### Short exercise:
Copy the full set of lines exactly as given.

(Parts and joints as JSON)
########################################
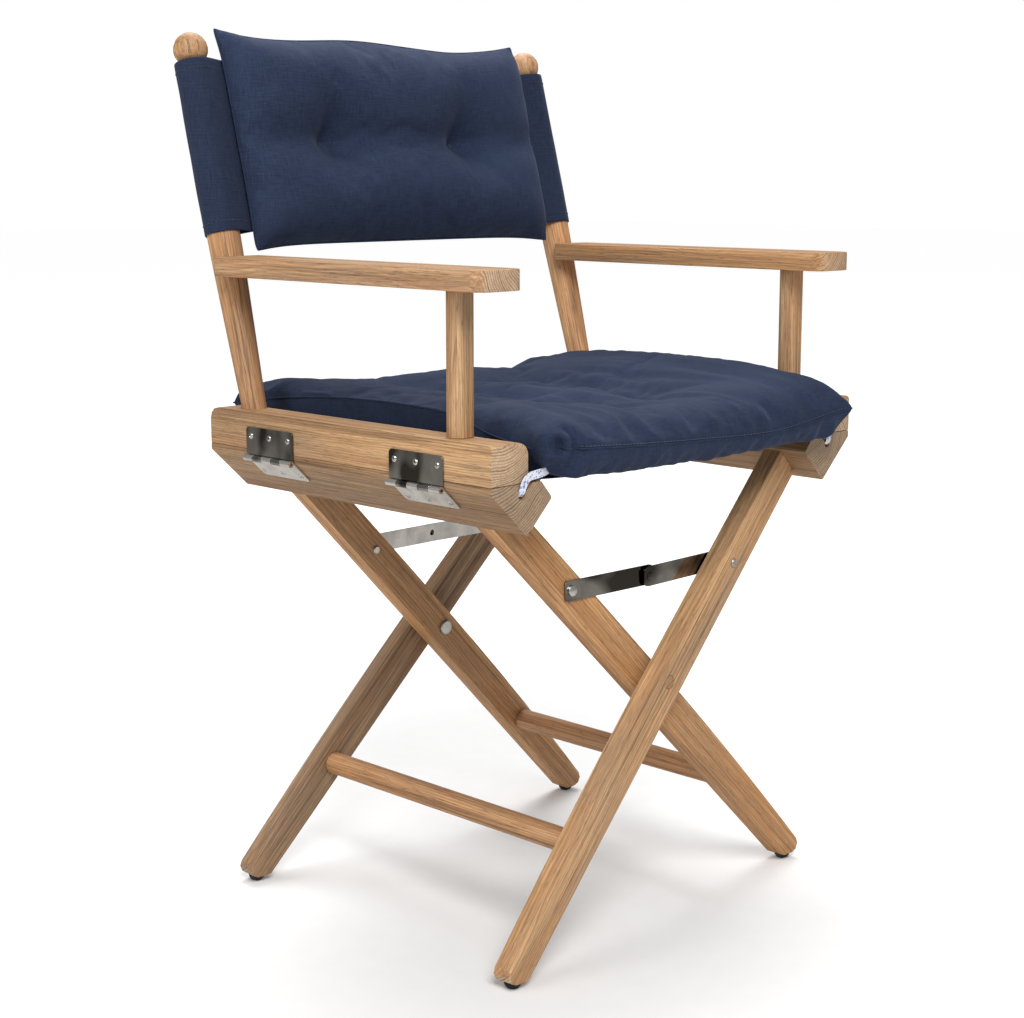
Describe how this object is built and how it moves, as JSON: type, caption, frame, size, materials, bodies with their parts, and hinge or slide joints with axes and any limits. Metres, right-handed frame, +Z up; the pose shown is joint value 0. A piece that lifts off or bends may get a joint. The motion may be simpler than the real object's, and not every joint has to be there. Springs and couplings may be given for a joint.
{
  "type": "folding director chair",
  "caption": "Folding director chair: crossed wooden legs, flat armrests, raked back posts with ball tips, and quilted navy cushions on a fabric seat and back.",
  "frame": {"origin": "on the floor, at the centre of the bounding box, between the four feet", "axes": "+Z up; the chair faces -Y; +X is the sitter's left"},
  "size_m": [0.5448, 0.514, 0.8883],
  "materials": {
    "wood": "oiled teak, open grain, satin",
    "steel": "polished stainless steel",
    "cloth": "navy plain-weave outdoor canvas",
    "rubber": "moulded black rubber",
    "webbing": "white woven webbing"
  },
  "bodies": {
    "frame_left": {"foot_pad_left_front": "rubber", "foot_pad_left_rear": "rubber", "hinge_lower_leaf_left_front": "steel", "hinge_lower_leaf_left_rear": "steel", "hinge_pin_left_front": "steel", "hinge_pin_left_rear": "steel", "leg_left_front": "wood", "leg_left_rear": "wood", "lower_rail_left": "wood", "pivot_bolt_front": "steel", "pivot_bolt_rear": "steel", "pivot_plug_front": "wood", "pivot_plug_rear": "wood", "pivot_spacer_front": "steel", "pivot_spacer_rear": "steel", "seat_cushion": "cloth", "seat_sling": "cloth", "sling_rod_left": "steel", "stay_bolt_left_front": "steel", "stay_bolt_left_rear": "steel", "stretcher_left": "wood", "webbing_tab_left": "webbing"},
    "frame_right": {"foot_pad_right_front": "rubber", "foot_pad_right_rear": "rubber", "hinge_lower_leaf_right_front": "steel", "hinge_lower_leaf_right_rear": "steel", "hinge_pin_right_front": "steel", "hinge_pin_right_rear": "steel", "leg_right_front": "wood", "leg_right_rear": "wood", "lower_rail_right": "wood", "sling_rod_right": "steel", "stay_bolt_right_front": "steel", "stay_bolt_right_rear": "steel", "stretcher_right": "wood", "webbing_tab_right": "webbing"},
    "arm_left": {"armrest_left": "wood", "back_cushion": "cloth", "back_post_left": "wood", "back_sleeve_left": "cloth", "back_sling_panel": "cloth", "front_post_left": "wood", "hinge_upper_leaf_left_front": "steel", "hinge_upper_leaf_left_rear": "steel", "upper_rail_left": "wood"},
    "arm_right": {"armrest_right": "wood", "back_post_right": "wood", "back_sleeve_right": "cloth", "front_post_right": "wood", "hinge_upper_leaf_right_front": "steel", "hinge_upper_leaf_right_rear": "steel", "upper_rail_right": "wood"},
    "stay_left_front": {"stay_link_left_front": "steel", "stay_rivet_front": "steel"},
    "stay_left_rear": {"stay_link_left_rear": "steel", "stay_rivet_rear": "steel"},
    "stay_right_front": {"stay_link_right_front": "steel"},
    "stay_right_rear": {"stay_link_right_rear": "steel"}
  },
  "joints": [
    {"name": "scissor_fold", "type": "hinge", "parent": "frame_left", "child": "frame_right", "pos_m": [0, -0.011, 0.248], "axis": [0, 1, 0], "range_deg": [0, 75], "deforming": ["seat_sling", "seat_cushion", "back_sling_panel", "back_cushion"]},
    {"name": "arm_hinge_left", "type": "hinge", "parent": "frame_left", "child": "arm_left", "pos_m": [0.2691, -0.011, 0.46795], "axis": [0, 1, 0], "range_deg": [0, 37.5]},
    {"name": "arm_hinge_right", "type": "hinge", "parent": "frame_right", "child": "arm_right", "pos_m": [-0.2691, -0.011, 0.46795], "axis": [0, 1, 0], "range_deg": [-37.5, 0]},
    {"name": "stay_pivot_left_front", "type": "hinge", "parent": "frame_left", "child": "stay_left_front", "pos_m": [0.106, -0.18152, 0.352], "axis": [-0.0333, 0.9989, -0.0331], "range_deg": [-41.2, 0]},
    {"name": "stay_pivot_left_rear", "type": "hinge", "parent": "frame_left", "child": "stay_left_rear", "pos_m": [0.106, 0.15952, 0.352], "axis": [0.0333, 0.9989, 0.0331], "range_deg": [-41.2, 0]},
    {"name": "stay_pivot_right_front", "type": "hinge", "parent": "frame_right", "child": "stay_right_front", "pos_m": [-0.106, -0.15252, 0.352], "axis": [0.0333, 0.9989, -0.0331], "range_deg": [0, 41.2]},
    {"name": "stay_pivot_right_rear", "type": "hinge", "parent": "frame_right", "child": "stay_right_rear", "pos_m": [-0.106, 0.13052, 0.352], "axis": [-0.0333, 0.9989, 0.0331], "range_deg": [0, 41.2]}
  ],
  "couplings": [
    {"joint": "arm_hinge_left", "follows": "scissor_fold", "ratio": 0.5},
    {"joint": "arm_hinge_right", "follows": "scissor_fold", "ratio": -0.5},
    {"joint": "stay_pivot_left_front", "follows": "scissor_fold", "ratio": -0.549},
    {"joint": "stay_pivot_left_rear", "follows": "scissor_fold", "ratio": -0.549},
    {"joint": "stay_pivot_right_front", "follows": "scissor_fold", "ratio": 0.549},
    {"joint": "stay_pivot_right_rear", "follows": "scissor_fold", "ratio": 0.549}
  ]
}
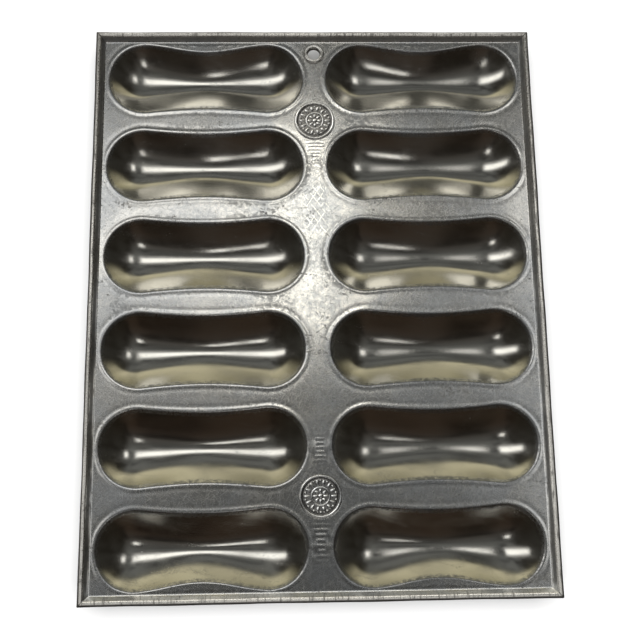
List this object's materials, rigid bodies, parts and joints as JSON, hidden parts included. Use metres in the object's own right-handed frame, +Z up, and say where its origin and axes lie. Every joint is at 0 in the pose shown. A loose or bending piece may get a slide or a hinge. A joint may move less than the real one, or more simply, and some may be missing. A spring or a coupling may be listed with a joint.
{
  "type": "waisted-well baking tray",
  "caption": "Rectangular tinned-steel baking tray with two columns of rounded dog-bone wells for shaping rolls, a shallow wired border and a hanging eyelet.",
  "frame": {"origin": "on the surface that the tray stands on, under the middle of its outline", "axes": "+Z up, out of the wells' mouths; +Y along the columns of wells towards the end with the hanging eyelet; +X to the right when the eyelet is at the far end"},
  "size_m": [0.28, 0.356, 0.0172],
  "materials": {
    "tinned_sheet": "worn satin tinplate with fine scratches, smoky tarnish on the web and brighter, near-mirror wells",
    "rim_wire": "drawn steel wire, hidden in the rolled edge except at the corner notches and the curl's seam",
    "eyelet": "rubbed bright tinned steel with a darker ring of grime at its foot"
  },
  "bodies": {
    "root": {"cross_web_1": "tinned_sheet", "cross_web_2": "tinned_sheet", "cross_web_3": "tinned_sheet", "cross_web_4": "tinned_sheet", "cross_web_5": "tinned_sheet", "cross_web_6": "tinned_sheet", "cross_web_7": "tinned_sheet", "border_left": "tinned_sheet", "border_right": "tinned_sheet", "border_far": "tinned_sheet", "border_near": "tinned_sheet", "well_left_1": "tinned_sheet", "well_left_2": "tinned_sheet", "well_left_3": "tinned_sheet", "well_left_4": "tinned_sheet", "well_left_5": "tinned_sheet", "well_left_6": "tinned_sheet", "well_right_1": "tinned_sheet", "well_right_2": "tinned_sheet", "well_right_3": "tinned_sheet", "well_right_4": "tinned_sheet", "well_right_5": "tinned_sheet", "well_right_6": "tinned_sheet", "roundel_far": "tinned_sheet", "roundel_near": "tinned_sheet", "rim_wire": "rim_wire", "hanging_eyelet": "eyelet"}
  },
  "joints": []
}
########################################
### Task solution:
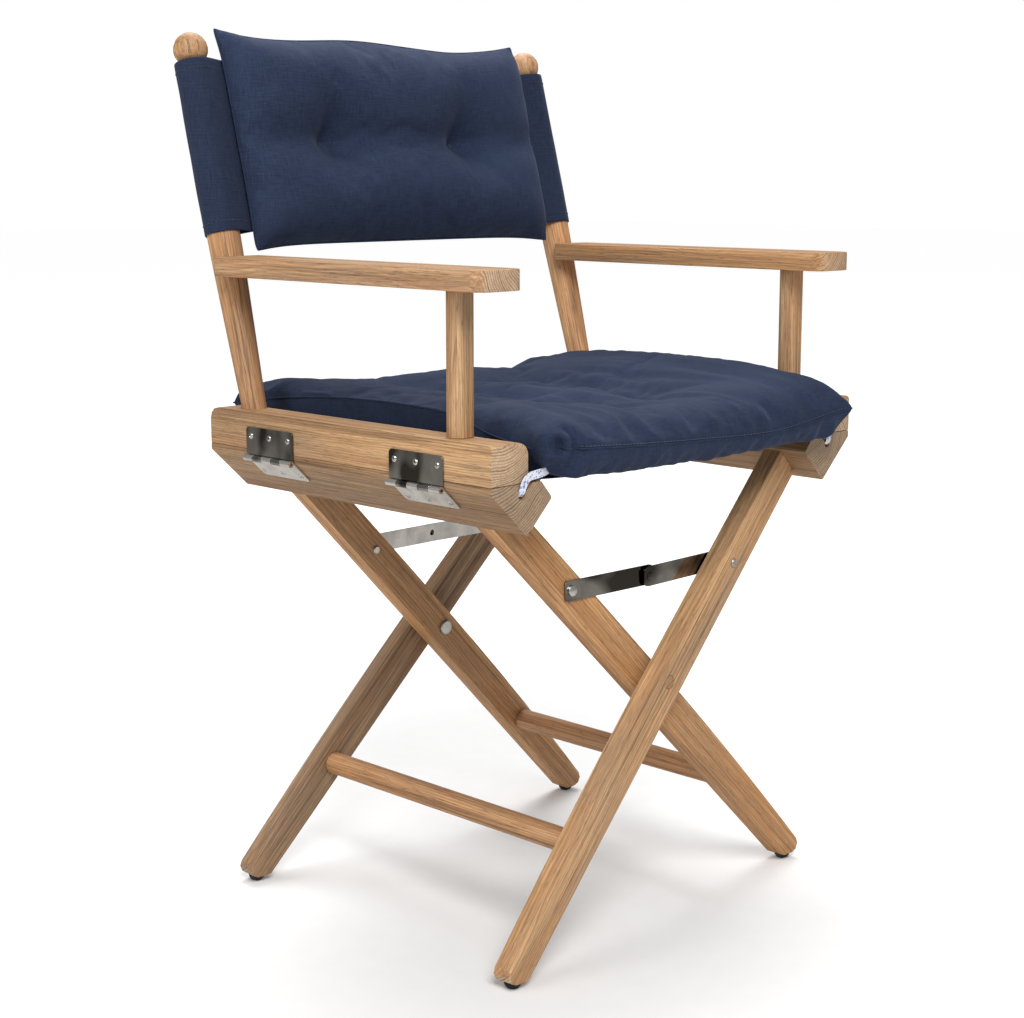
Describe how this object is built and how it moves, as JSON: type, caption, frame, size, materials, bodies with their parts, and hinge or slide joints with axes and any limits. Metres, right-handed frame, +Z up; the pose shown is joint value 0. A piece that lifts off or bends may get a joint. The motion may be simpler than the real object's, and not every joint has to be there. Springs and couplings may be given for a joint.
{
  "type": "folding director chair",
  "caption": "Folding director chair: crossed wooden legs, flat armrests, raked back posts with ball tips, and quilted navy cushions on a fabric seat and back.",
  "frame": {"origin": "on the floor, at the centre of the bounding box, between the four feet", "axes": "+Z up; the chair faces -Y; +X is the sitter's left"},
  "size_m": [0.5448, 0.514, 0.8883],
  "materials": {
    "wood": "oiled teak, open grain, satin",
    "steel": "polished stainless steel",
    "cloth": "navy plain-weave outdoor canvas",
    "rubber": "moulded black rubber",
    "webbing": "white woven webbing"
  },
  "bodies": {
    "frame_left": {"foot_pad_left_front": "rubber", "foot_pad_left_rear": "rubber", "hinge_lower_leaf_left_front": "steel", "hinge_lower_leaf_left_rear": "steel", "hinge_pin_left_front": "steel", "hinge_pin_left_rear": "steel", "leg_left_front": "wood", "leg_left_rear": "wood", "lower_rail_left": "wood", "pivot_bolt_front": "steel", "pivot_bolt_rear": "steel", "pivot_plug_front": "wood", "pivot_plug_rear": "wood", "pivot_spacer_front": "steel", "pivot_spacer_rear": "steel", "seat_cushion": "cloth", "seat_sling": "cloth", "sling_rod_left": "steel", "stay_bolt_left_front": "steel", "stay_bolt_left_rear": "steel", "stretcher_left": "wood", "webbing_tab_left": "webbing"},
    "frame_right": {"foot_pad_right_front": "rubber", "foot_pad_right_rear": "rubber", "hinge_lower_leaf_right_front": "steel", "hinge_lower_leaf_right_rear": "steel", "hinge_pin_right_front": "steel", "hinge_pin_right_rear": "steel", "leg_right_front": "wood", "leg_right_rear": "wood", "lower_rail_right": "wood", "sling_rod_right": "steel", "stay_bolt_right_front": "steel", "stay_bolt_right_rear": "steel", "stretcher_right": "wood", "webbing_tab_right": "webbing"},
    "arm_left": {"armrest_left": "wood", "back_cushion": "cloth", "back_post_left": "wood", "back_sleeve_left": "cloth", "back_sling_panel": "cloth", "front_post_left": "wood", "hinge_upper_leaf_left_front": "steel", "hinge_upper_leaf_left_rear": "steel", "upper_rail_left": "wood"},
    "arm_right": {"armrest_right": "wood", "back_post_right": "wood", "back_sleeve_right": "cloth", "front_post_right": "wood", "hinge_upper_leaf_right_front": "steel", "hinge_upper_leaf_right_rear": "steel", "upper_rail_right": "wood"},
    "stay_left_front": {"stay_link_left_front": "steel", "stay_rivet_front": "steel"},
    "stay_left_rear": {"stay_link_left_rear": "steel", "stay_rivet_rear": "steel"},
    "stay_right_front": {"stay_link_right_front": "steel"},
    "stay_right_rear": {"stay_link_right_rear": "steel"}
  },
  "joints": [
    {"name": "scissor_fold", "type": "hinge", "parent": "frame_left", "child": "frame_right", "pos_m": [0, -0.011, 0.248], "axis": [0, 1, 0], "range_deg": [0, 75], "deforming": ["seat_sling", "seat_cushion", "back_sling_panel", "back_cushion"]},
    {"name": "arm_hinge_left", "type": "hinge", "parent": "frame_left", "child": "arm_left", "pos_m": [0.2691, -0.011, 0.46795], "axis": [0, 1, 0], "range_deg": [0, 37.5]},
    {"name": "arm_hinge_right", "type": "hinge", "parent": "frame_right", "child": "arm_right", "pos_m": [-0.2691, -0.011, 0.46795], "axis": [0, 1, 0], "range_deg": [-37.5, 0]},
    {"name": "stay_pivot_left_front", "type": "hinge", "parent": "frame_left", "child": "stay_left_front", "pos_m": [0.106, -0.18152, 0.352], "axis": [-0.0333, 0.9989, -0.0331], "range_deg": [-41.2, 0]},
    {"name": "stay_pivot_left_rear", "type": "hinge", "parent": "frame_left", "child": "stay_left_rear", "pos_m": [0.106, 0.15952, 0.352], "axis": [0.0333, 0.9989, 0.0331], "range_deg": [-41.2, 0]},
    {"name": "stay_pivot_right_front", "type": "hinge", "parent": "frame_right", "child": "stay_right_front", "pos_m": [-0.106, -0.15252, 0.352], "axis": [0.0333, 0.9989, -0.0331], "range_deg": [0, 41.2]},
    {"name": "stay_pivot_right_rear", "type": "hinge", "parent": "frame_right", "child": "stay_right_rear", "pos_m": [-0.106, 0.13052, 0.352], "axis": [-0.0333, 0.9989, 0.0331], "range_deg": [0, 41.2]}
  ],
  "couplings": [
    {"joint": "arm_hinge_left", "follows": "scissor_fold", "ratio": 0.5},
    {"joint": "arm_hinge_right", "follows": "scissor_fold", "ratio": -0.5},
    {"joint": "stay_pivot_left_front", "follows": "scissor_fold", "ratio": -0.549},
    {"joint": "stay_pivot_left_rear", "follows": "scissor_fold", "ratio": -0.549},
    {"joint": "stay_pivot_right_front", "follows": "scissor_fold", "ratio": 0.549},
    {"joint": "stay_pivot_right_rear", "follows": "scissor_fold", "ratio": 0.549}
  ]
}
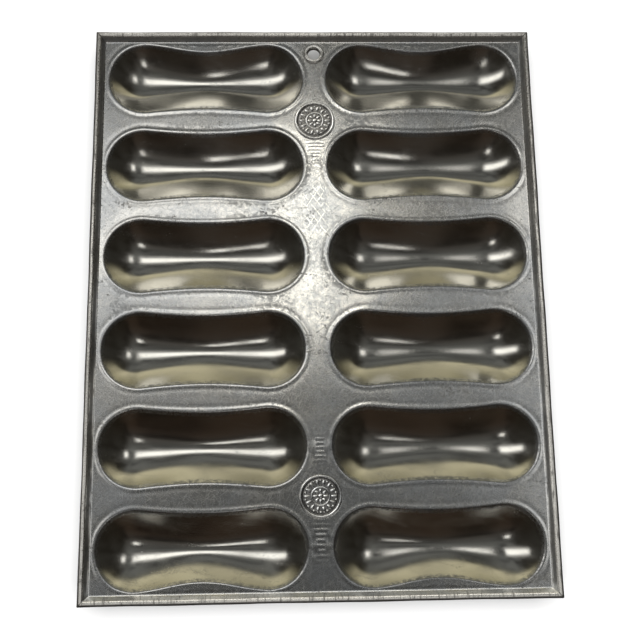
List this object's materials, rigid bodies, parts and joints as JSON, hidden parts included. Use metres in the object's own right-handed frame, +Z up, and say where its origin and axes lie. Every joint is at 0 in the pose shown. A loose or bending piece may get a slide or a hinge. A joint may move less than the real one, or more simply, and some may be missing. A spring or a coupling may be listed with a joint.
{
  "type": "waisted-well baking tray",
  "caption": "Rectangular tinned-steel baking tray with two columns of rounded dog-bone wells for shaping rolls, a shallow wired border and a hanging eyelet.",
  "frame": {"origin": "on the surface that the tray stands on, under the middle of its outline", "axes": "+Z up, out of the wells' mouths; +Y along the columns of wells towards the end with the hanging eyelet; +X to the right when the eyelet is at the far end"},
  "size_m": [0.28, 0.356, 0.0172],
  "materials": {
    "tinned_sheet": "worn satin tinplate with fine scratches, smoky tarnish on the web and brighter, near-mirror wells",
    "rim_wire": "drawn steel wire, hidden in the rolled edge except at the corner notches and the curl's seam",
    "eyelet": "rubbed bright tinned steel with a darker ring of grime at its foot"
  },
  "bodies": {
    "root": {"cross_web_1": "tinned_sheet", "cross_web_2": "tinned_sheet", "cross_web_3": "tinned_sheet", "cross_web_4": "tinned_sheet", "cross_web_5": "tinned_sheet", "cross_web_6": "tinned_sheet", "cross_web_7": "tinned_sheet", "border_left": "tinned_sheet", "border_right": "tinned_sheet", "border_far": "tinned_sheet", "border_near": "tinned_sheet", "well_left_1": "tinned_sheet", "well_left_2": "tinned_sheet", "well_left_3": "tinned_sheet", "well_left_4": "tinned_sheet", "well_left_5": "tinned_sheet", "well_left_6": "tinned_sheet", "well_right_1": "tinned_sheet", "well_right_2": "tinned_sheet", "well_right_3": "tinned_sheet", "well_right_4": "tinned_sheet", "well_right_5": "tinned_sheet", "well_right_6": "tinned_sheet", "roundel_far": "tinned_sheet", "roundel_near": "tinned_sheet", "rim_wire": "rim_wire", "hanging_eyelet": "eyelet"}
  },
  "joints": []
}